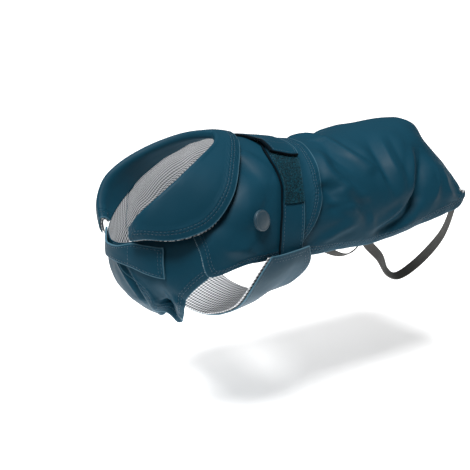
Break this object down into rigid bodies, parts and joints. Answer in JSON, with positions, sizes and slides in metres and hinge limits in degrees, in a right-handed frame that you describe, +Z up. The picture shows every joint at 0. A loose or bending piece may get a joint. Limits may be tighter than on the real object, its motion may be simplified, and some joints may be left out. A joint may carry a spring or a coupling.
{
  "type": "dog raincoat",
  "caption": "Dog raincoat in its worn shape: saddle-shaped body, shoulder cape, turned-down collar, lapped chest, neck tab, belly band with hook-and-loop strap, and hind-leg elastics.",
  "frame": {"origin": "the inner face of the back, half way along the rear body, on the middle plane, where the wearer's back holds the coat up", "axes": "+X toward the tail, -X toward the head, -Y the wearer's left flank, +Z up"},
  "size_m": [0.3519, 0.1754, 0.1586],
  "materials": {
    "shell": "coated rainwear cloth, satin",
    "gingham_lining": "small woven gingham, matt",
    "loop_tape": "brushed loop pile",
    "snap_cap": "painted, satin",
    "elastic": "woven elastic, matt"
  },
  "bodies": {
    "root": {"rear_body": "shell", "cape": "shell", "chest_left": "shell", "chest_right": "shell", "collar": "shell", "under_collar": "gingham_lining", "belt_left": "shell", "belt_right": "shell", "loop_patch": "loop_tape", "back_strap": "shell", "belly_band": "shell", "belly_band_lining": "gingham_lining", "neck_tab": "shell", "snap_left": "snap_cap", "snap_right": "snap_cap", "leg_elastic_left": "elastic", "leg_elastic_right": "elastic"}
  },
  "joints": []
}
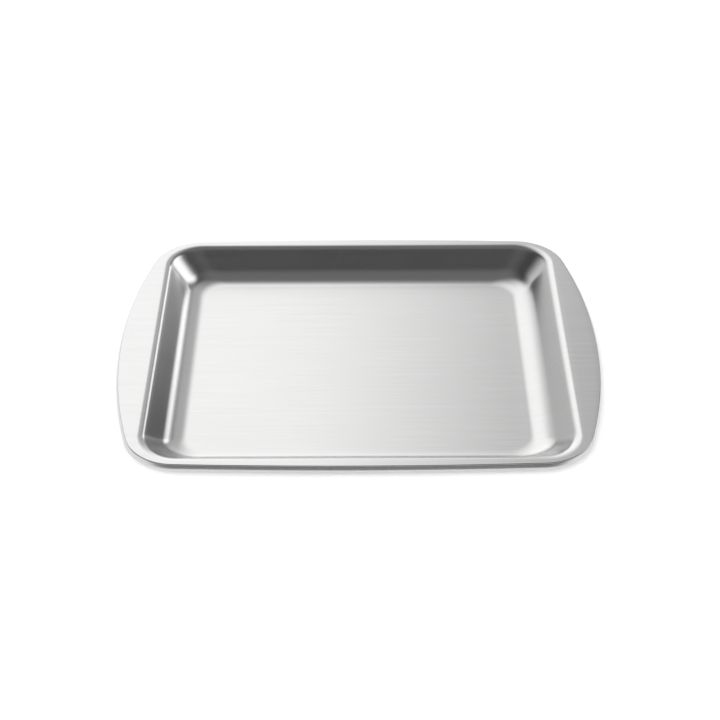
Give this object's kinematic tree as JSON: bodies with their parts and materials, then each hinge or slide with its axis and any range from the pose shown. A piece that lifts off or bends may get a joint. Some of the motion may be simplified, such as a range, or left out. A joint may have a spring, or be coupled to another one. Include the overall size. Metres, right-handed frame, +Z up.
{
  "type": "instrument tray",
  "caption": "Shallow rectangular instrument tray pressed from one stainless sheet, with dished walls, a flat rim widening into bow-shaped end handles, and an edge rolled under.",
  "frame": {"origin": "middle of the base, at the level of its underside, which rests on the table", "axes": "+X along the tray's length towards one handle, +Y across it towards one long side, +Z up out of the well"},
  "size_m": [0.351, 0.2794, 0.0198],
  "materials": {
    "stainless_steel": "satin, fine grain along the length"
  },
  "bodies": {
    "root": {"tray": "stainless_steel"}
  },
  "joints": []
}
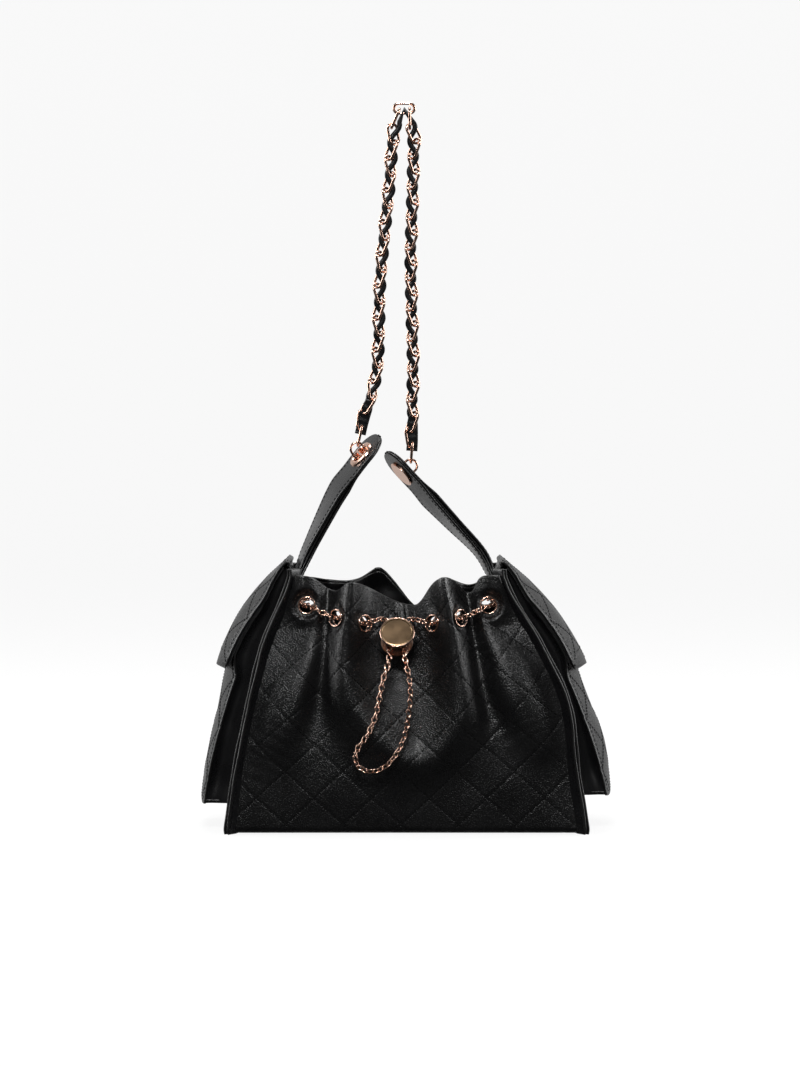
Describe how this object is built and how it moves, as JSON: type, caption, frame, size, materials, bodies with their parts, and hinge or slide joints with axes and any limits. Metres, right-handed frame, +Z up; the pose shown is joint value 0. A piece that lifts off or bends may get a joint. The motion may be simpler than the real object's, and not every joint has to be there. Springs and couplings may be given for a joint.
{
  "type": "bucket bag",
  "caption": "Bucket bag of quilted grained leather with a chain drawstring, sliding toggle, side pockets under flaps, two leather arms and a shoulder chain with woven lace.",
  "frame": {"origin": "centre of the flat base that the bag stands on", "axes": "+Z up, -Y out of the front with the toggle, +X to the viewer's right when looking at the front"},
  "size_m": [0.3474, 0.1599, 0.6119],
  "materials": {
    "grained_leather": "black pebbled leather with quilt stitching, semi-gloss",
    "smooth_leather": "smooth black leather with painted edges, semi-gloss",
    "lining_cloth": "black woven lining, matte",
    "rose_gold": "polished rose gold plate",
    "disc_gold": "satin face with a polished rim",
    "steel_pin": "plain steel",
    "stiff_board": "hidden stiffener"
  },
  "bodies": {
    "bag": {"front_panel": "grained_leather", "back_panel": "grained_leather", "left_side_panel": "grained_leather", "right_side_panel": "grained_leather", "base_panel": "smooth_leather", "base_board": "stiff_board", "lining": "lining_cloth", "front_facing": "smooth_leather", "back_facing": "smooth_leather", "front_left_seam": "smooth_leather", "front_right_seam": "smooth_leather", "back_left_seam": "smooth_leather", "back_right_seam": "smooth_leather", "front_eyelets": "rose_gold", "back_eyelets": "rose_gold", "left_pocket_face": "grained_leather", "right_pocket_face": "grained_leather", "left_pocket_gusset": "smooth_leather", "right_pocket_gusset": "smooth_leather", "left_snap_socket": "rose_gold", "right_snap_socket": "rose_gold", "left_flap_base": "smooth_leather", "right_flap_base": "smooth_leather", "left_arm_outer": "smooth_leather", "left_arm_inner": "smooth_leather", "right_arm_outer": "smooth_leather", "right_arm_inner": "smooth_leather", "left_arm_eyelet": "rose_gold", "right_arm_eyelet": "rose_gold", "left_arm_bar": "rose_gold", "right_arm_bar": "rose_gold", "left_arm_cap": "rose_gold", "right_arm_cap": "rose_gold", "drawstring_loop": "rose_gold", "drawstring_left": "rose_gold", "drawstring_right": "rose_gold", "drawstring_back": "rose_gold"},
    "left_flap": {"left_flap": "grained_leather", "left_flap_lining": "lining_cloth", "left_snap_stud": "rose_gold"},
    "right_flap": {"right_flap": "grained_leather", "right_flap_lining": "lining_cloth", "right_snap_stud": "rose_gold"},
    "left_ring": {"left_end_ring": "rose_gold"},
    "right_ring": {"right_end_ring": "rose_gold"},
    "shoulder_chain": {"left_chain_links": "rose_gold", "right_chain_links": "rose_gold", "top_chain_link": "rose_gold", "shoulder_lace": "smooth_leather", "left_lace_end": "smooth_leather", "right_lace_end": "smooth_leather"},
    "toggle": {"toggle_disc": "disc_gold", "toggle_barrel": "rose_gold", "toggle_flange": "rose_gold", "toggle_rivet": "steel_pin"}
  },
  "joints": [
    {"name": "left_flap_hinge", "type": "hinge", "parent": "bag", "child": "left_flap", "pos_m": [-0.10127, 0, 0.226], "axis": [0, 1, 0], "range_deg": [0, 110]},
    {"name": "right_flap_hinge", "type": "hinge", "parent": "bag", "child": "right_flap", "pos_m": [0.08173, 0, 0.226], "axis": [0, -1, 0], "range_deg": [0, 110]},
    {"name": "toggle_slide", "type": "slide", "parent": "bag", "child": "toggle", "axis": [0, -0.6, -0.8], "range_m": [0, 0.008]},
    {"name": "left_ring_swing", "type": "hinge", "parent": "bag", "child": "left_ring", "pos_m": [-0.03951, -0.00111, 0.31506], "axis": [0.9513, 0.044, -0.3051], "range_deg": [-20, 20]},
    {"name": "right_ring_swing", "type": "hinge", "parent": "bag", "child": "right_ring", "pos_m": [-0.0001, 0.00095, 0.30163], "axis": [0.9513, 0.044, -0.3051], "range_deg": [-20, 20]},
    {"name": "chain_swing", "type": "hinge", "parent": "left_ring", "child": "shoulder_chain", "pos_m": [-0.04069, -0.00111, 0.32459], "axis": [0.9513, 0.044, -0.3051], "range_deg": [-45, 45]}
  ],
  "couplings": [
    {"joint": "right_ring_swing", "follows": "left_ring_swing", "ratio": 1}
  ]
}
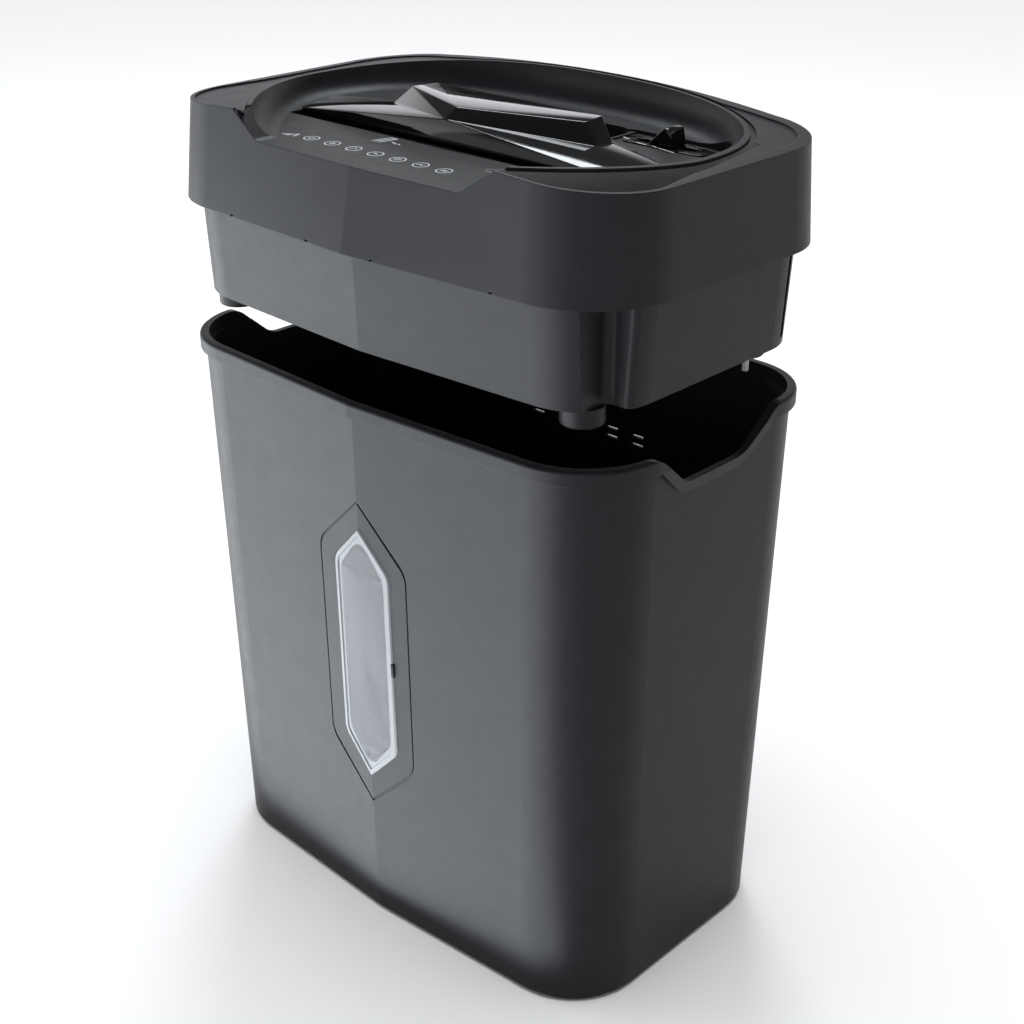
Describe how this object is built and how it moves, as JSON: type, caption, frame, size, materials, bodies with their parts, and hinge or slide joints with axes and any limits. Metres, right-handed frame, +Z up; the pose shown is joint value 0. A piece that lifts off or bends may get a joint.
++++
Extract the full listing above without alteration.

— Correct output —
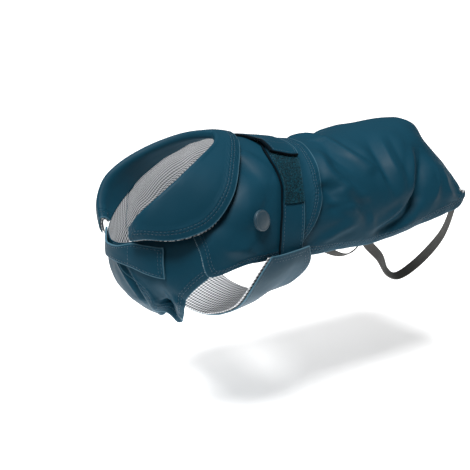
Break this object down into rigid bodies, parts and joints. Answer in JSON, with positions, sizes and slides in metres and hinge limits in degrees, in a right-handed frame that you describe, +Z up. The picture shows every joint at 0. A loose or bending piece may get a joint. Limits may be tighter than on the real object, its motion may be simplified, and some joints may be left out. A joint may carry a spring or a coupling.
{
  "type": "dog raincoat",
  "caption": "Dog raincoat in its worn shape: saddle-shaped body, shoulder cape, turned-down collar, lapped chest, neck tab, belly band with hook-and-loop strap, and hind-leg elastics.",
  "frame": {"origin": "the inner face of the back, half way along the rear body, on the middle plane, where the wearer's back holds the coat up", "axes": "+X toward the tail, -X toward the head, -Y the wearer's left flank, +Z up"},
  "size_m": [0.3519, 0.1754, 0.1586],
  "materials": {
    "shell": "coated rainwear cloth, satin",
    "gingham_lining": "small woven gingham, matt",
    "loop_tape": "brushed loop pile",
    "snap_cap": "painted, satin",
    "elastic": "woven elastic, matt"
  },
  "bodies": {
    "root": {"rear_body": "shell", "cape": "shell", "chest_left": "shell", "chest_right": "shell", "collar": "shell", "under_collar": "gingham_lining", "belt_left": "shell", "belt_right": "shell", "loop_patch": "loop_tape", "back_strap": "shell", "belly_band": "shell", "belly_band_lining": "gingham_lining", "neck_tab": "shell", "snap_left": "snap_cap", "snap_right": "snap_cap", "leg_elastic_left": "elastic", "leg_elastic_right": "elastic"}
  },
  "joints": []
}
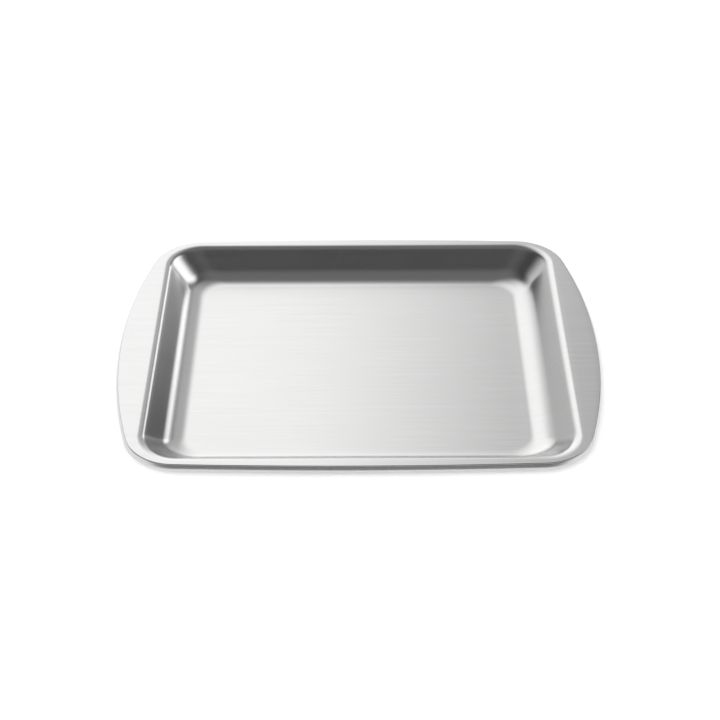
Give this object's kinematic tree as JSON: bodies with their parts and materials, then each hinge or slide with its axis and any range from the pose shown. A piece that lifts off or bends may get a joint. Some of the motion may be simplified, such as a range, or left out. A joint may have a spring, or be coupled to another one. Include the overall size. Metres, right-handed frame, +Z up.
{
  "type": "instrument tray",
  "caption": "Shallow rectangular instrument tray pressed from one stainless sheet, with dished walls, a flat rim widening into bow-shaped end handles, and an edge rolled under.",
  "frame": {"origin": "middle of the base, at the level of its underside, which rests on the table", "axes": "+X along the tray's length towards one handle, +Y across it towards one long side, +Z up out of the well"},
  "size_m": [0.351, 0.2794, 0.0198],
  "materials": {
    "stainless_steel": "satin, fine grain along the length"
  },
  "bodies": {
    "root": {"tray": "stainless_steel"}
  },
  "joints": []
}
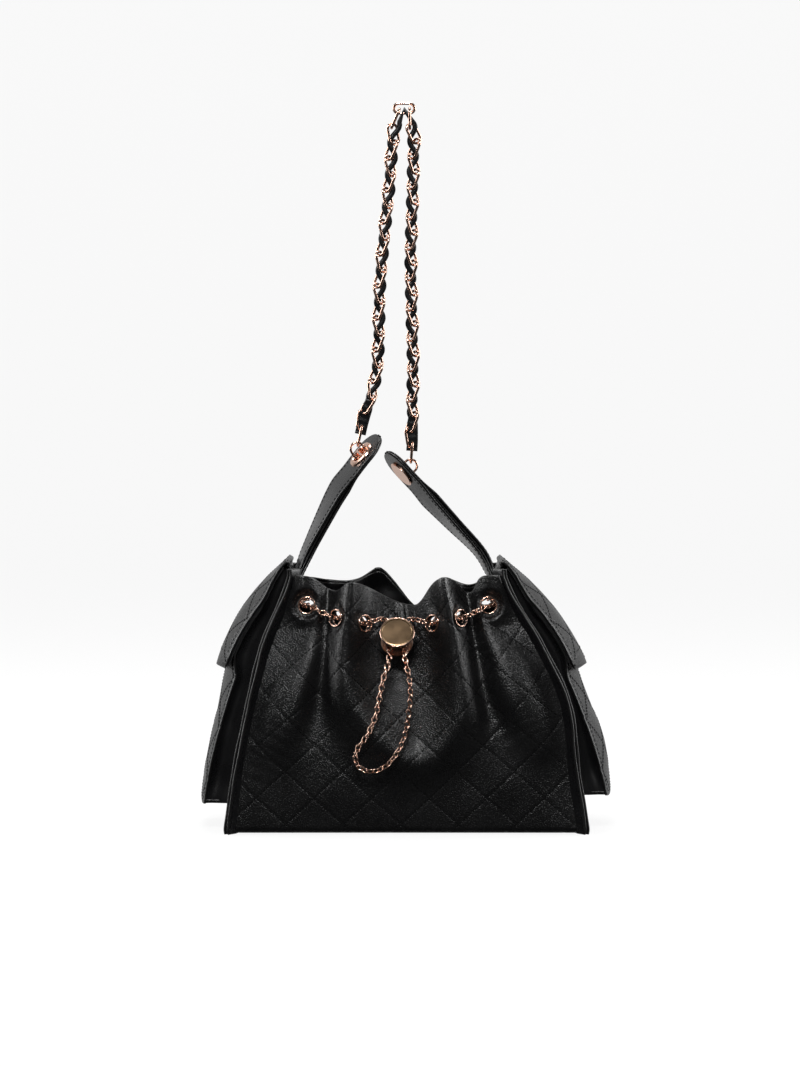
Describe how this object is built and how it moves, as JSON: type, caption, frame, size, materials, bodies with their parts, and hinge or slide joints with axes and any limits. Metres, right-handed frame, +Z up; the pose shown is joint value 0. A piece that lifts off or bends may get a joint. The motion may be simpler than the real object's, and not every joint has to be there. Springs and couplings may be given for a joint.
{
  "type": "bucket bag",
  "caption": "Bucket bag of quilted grained leather with a chain drawstring, sliding toggle, side pockets under flaps, two leather arms and a shoulder chain with woven lace.",
  "frame": {"origin": "centre of the flat base that the bag stands on", "axes": "+Z up, -Y out of the front with the toggle, +X to the viewer's right when looking at the front"},
  "size_m": [0.3474, 0.1599, 0.6119],
  "materials": {
    "grained_leather": "black pebbled leather with quilt stitching, semi-gloss",
    "smooth_leather": "smooth black leather with painted edges, semi-gloss",
    "lining_cloth": "black woven lining, matte",
    "rose_gold": "polished rose gold plate",
    "disc_gold": "satin face with a polished rim",
    "steel_pin": "plain steel",
    "stiff_board": "hidden stiffener"
  },
  "bodies": {
    "bag": {"front_panel": "grained_leather", "back_panel": "grained_leather", "left_side_panel": "grained_leather", "right_side_panel": "grained_leather", "base_panel": "smooth_leather", "base_board": "stiff_board", "lining": "lining_cloth", "front_facing": "smooth_leather", "back_facing": "smooth_leather", "front_left_seam": "smooth_leather", "front_right_seam": "smooth_leather", "back_left_seam": "smooth_leather", "back_right_seam": "smooth_leather", "front_eyelets": "rose_gold", "back_eyelets": "rose_gold", "left_pocket_face": "grained_leather", "right_pocket_face": "grained_leather", "left_pocket_gusset": "smooth_leather", "right_pocket_gusset": "smooth_leather", "left_snap_socket": "rose_gold", "right_snap_socket": "rose_gold", "left_flap_base": "smooth_leather", "right_flap_base": "smooth_leather", "left_arm_outer": "smooth_leather", "left_arm_inner": "smooth_leather", "right_arm_outer": "smooth_leather", "right_arm_inner": "smooth_leather", "left_arm_eyelet": "rose_gold", "right_arm_eyelet": "rose_gold", "left_arm_bar": "rose_gold", "right_arm_bar": "rose_gold", "left_arm_cap": "rose_gold", "right_arm_cap": "rose_gold", "drawstring_loop": "rose_gold", "drawstring_left": "rose_gold", "drawstring_right": "rose_gold", "drawstring_back": "rose_gold"},
    "left_flap": {"left_flap": "grained_leather", "left_flap_lining": "lining_cloth", "left_snap_stud": "rose_gold"},
    "right_flap": {"right_flap": "grained_leather", "right_flap_lining": "lining_cloth", "right_snap_stud": "rose_gold"},
    "left_ring": {"left_end_ring": "rose_gold"},
    "right_ring": {"right_end_ring": "rose_gold"},
    "shoulder_chain": {"left_chain_links": "rose_gold", "right_chain_links": "rose_gold", "top_chain_link": "rose_gold", "shoulder_lace": "smooth_leather", "left_lace_end": "smooth_leather", "right_lace_end": "smooth_leather"},
    "toggle": {"toggle_disc": "disc_gold", "toggle_barrel": "rose_gold", "toggle_flange": "rose_gold", "toggle_rivet": "steel_pin"}
  },
  "joints": [
    {"name": "left_flap_hinge", "type": "hinge", "parent": "bag", "child": "left_flap", "pos_m": [-0.10127, 0, 0.226], "axis": [0, 1, 0], "range_deg": [0, 110]},
    {"name": "right_flap_hinge", "type": "hinge", "parent": "bag", "child": "right_flap", "pos_m": [0.08173, 0, 0.226], "axis": [0, -1, 0], "range_deg": [0, 110]},
    {"name": "toggle_slide", "type": "slide", "parent": "bag", "child": "toggle", "axis": [0, -0.6, -0.8], "range_m": [0, 0.008]},
    {"name": "left_ring_swing", "type": "hinge", "parent": "bag", "child": "left_ring", "pos_m": [-0.03951, -0.00111, 0.31506], "axis": [0.9513, 0.044, -0.3051], "range_deg": [-20, 20]},
    {"name": "right_ring_swing", "type": "hinge", "parent": "bag", "child": "right_ring", "pos_m": [-0.0001, 0.00095, 0.30163], "axis": [0.9513, 0.044, -0.3051], "range_deg": [-20, 20]},
    {"name": "chain_swing", "type": "hinge", "parent": "left_ring", "child": "shoulder_chain", "pos_m": [-0.04069, -0.00111, 0.32459], "axis": [0.9513, 0.044, -0.3051], "range_deg": [-45, 45]}
  ],
  "couplings": [
    {"joint": "right_ring_swing", "follows": "left_ring_swing", "ratio": 1}
  ]
}
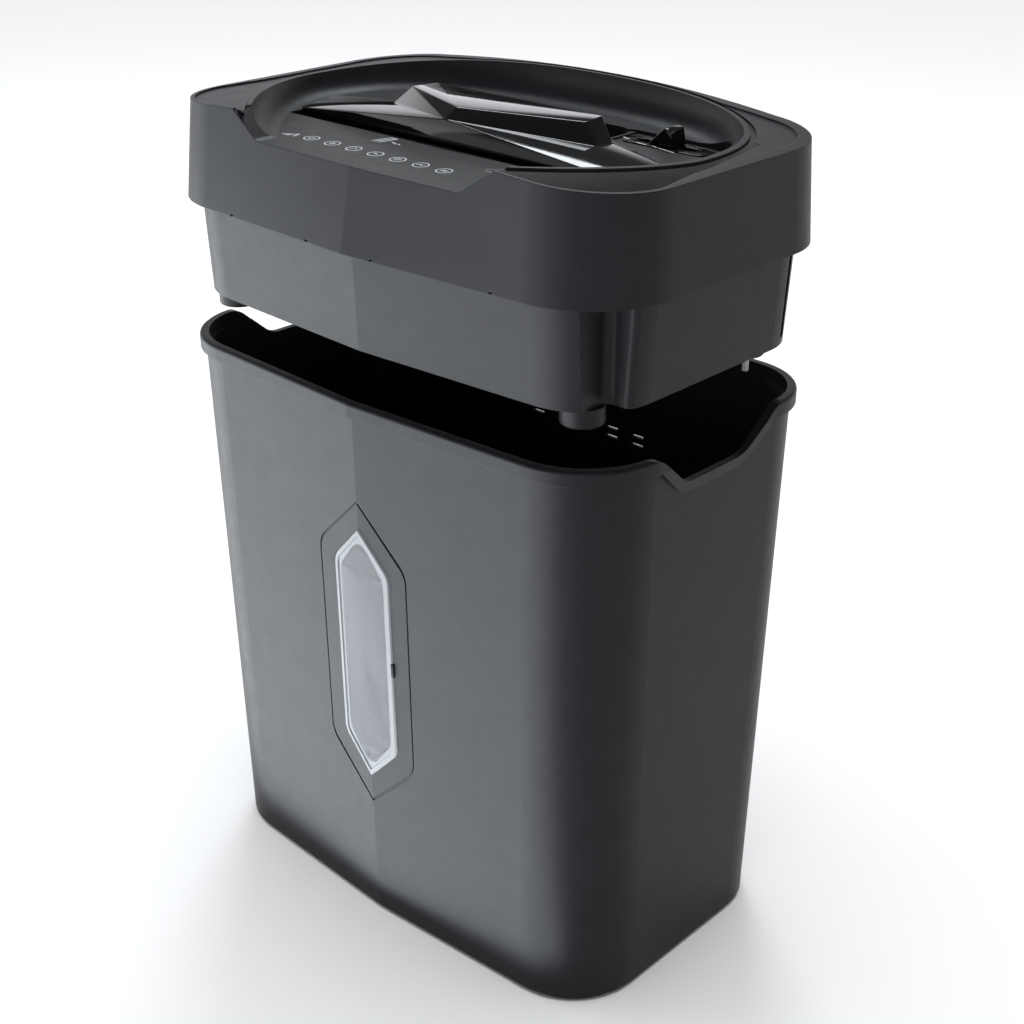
Describe how this object is built and how it moves, as JSON: type, caption, frame, size, materials, bodies with their parts, and hinge or slide joints with axes and any limits. Metres, right-handed frame, +Z up; the pose shown is joint value 0. A piece that lifts off or bends may get a joint.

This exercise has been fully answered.